Documentation of spinal anaesthesia technique and block level at caesarean section at a secondary-level obstetrics hospital in South Africa
Keywords:spinal anaesthesia, caesarean section, documentation
Background: The ease of administration and relative safety of spinal anaesthesia have made this the preferred technique for both elective and many emergency caesarean sections. Complications include incomplete sensory block, resulting in intraoperative breakthrough pain, which is commonly associated with a successful medicolegal claim. If documentation of the spinal anaesthesia technique was found to be inadequate during the course of the medicolegal proceedings, it is likely that the decision would be agains the anaesthetist. The purpose of this study was to evaluate documentation by anaesthetists relating to the establishment of surgical anaesthesia utilising subarachnoid block.
Methods: A retrospective folder analysis was conducted at Mowbray Maternity Hospital in Cape Town, South Africa. One hundred consecutive spinal anaesthesia charts, each completed by a different anaesthetist, either a registrar or specialist, were analysed. Starting from 31 December 2018 and proceeding retrospectively in time, charts were included until the desired sample size was achieved.

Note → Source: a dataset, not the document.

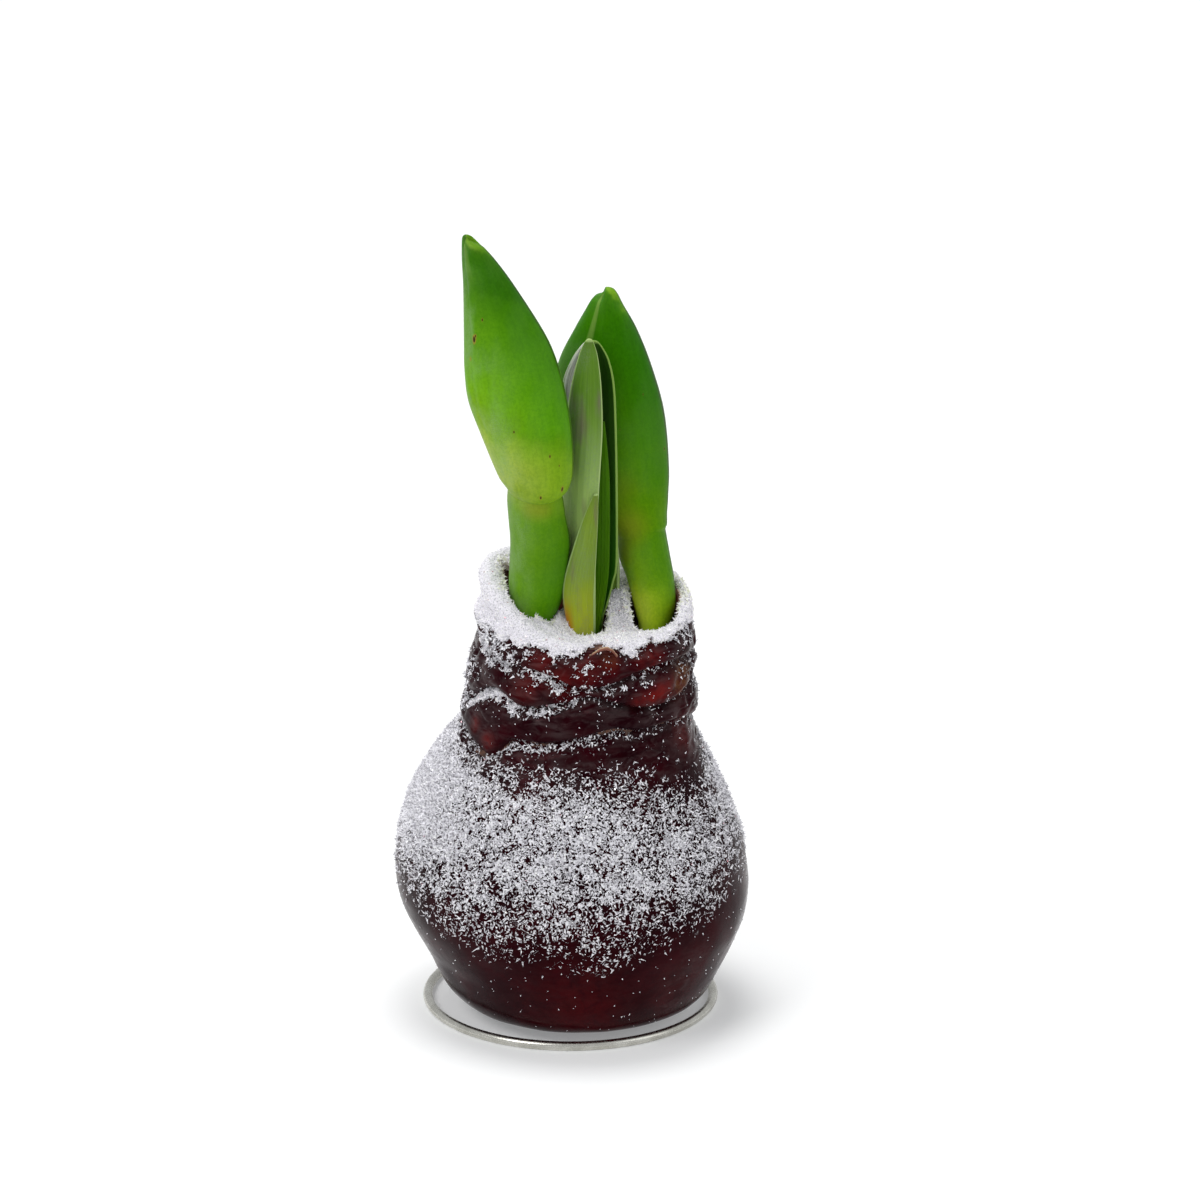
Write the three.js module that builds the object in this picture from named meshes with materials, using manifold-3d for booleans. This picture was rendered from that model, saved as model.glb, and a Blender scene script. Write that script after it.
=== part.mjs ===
// A waxed amaryllis bulb that stands on a bent-wire ring, with two flower buds and five leaves.
// Millimetres, +Z up. The origin is on the surface under the bulb, and -Y is the front.

import * as THREE from 'three';
import { mergeVertices } from 'three/addons/utils/BufferGeometryUtils.js';
import Module from 'manifold-3d';

const wasm = await Module();
wasm.setup();

// ---------------------------------------------------------------- driving dimensions

const BULB_WIDTH = 90;
const BASE_HEIGHT = 2.7;
const NECK_HEIGHT = 113.4;
const NECK_CENTRE_X = 3.9;

const WAX_THICKNESS = 1.5;
const CRUST_THICKNESS = 1.4;
const CRUST_BOTTOM = 106;
const MOUTH_RADIUS = 21.2;
const CLEARANCE = 0.3;
const SOCKET_BOTTOM = 93;

const WIRE_DIAMETER = 2.4;
const RING_RADIUS = 36.7;
const RING_CENTRE_Y = 2.5;
const SPIKE_TOP = 22;
const WIRE_BEND_RADIUS = 2.5;

const LEAF_THICKNESS = 1.3;
const LEAF_EDGE = 0.35;

// ---------------------------------------------------------------- the bulb's shape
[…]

Results: Of the 100 cases of spinal anaesthesia for caesarean section analysed, 68 were emergency and 32 were elective operations. Following a literature review, 12 variables were identified that required documentation so that adequate information would be available in the event of medicolegal action. Of these variables, 7 and 8 were recorded in 23% and 32% of the charts, respectively. Ninety per cent of the anaesthesia charts had inadequate documentation, defined as information on fewer than 10 of the specified variables.
Conclusion: The quality of documentation of both the procedure and block level during spinal anaesthesia for caesarean section was inadequate. National guidelines should be drafted and standardised to improve the quality of these records, both for quality of care and medicolegal purposes.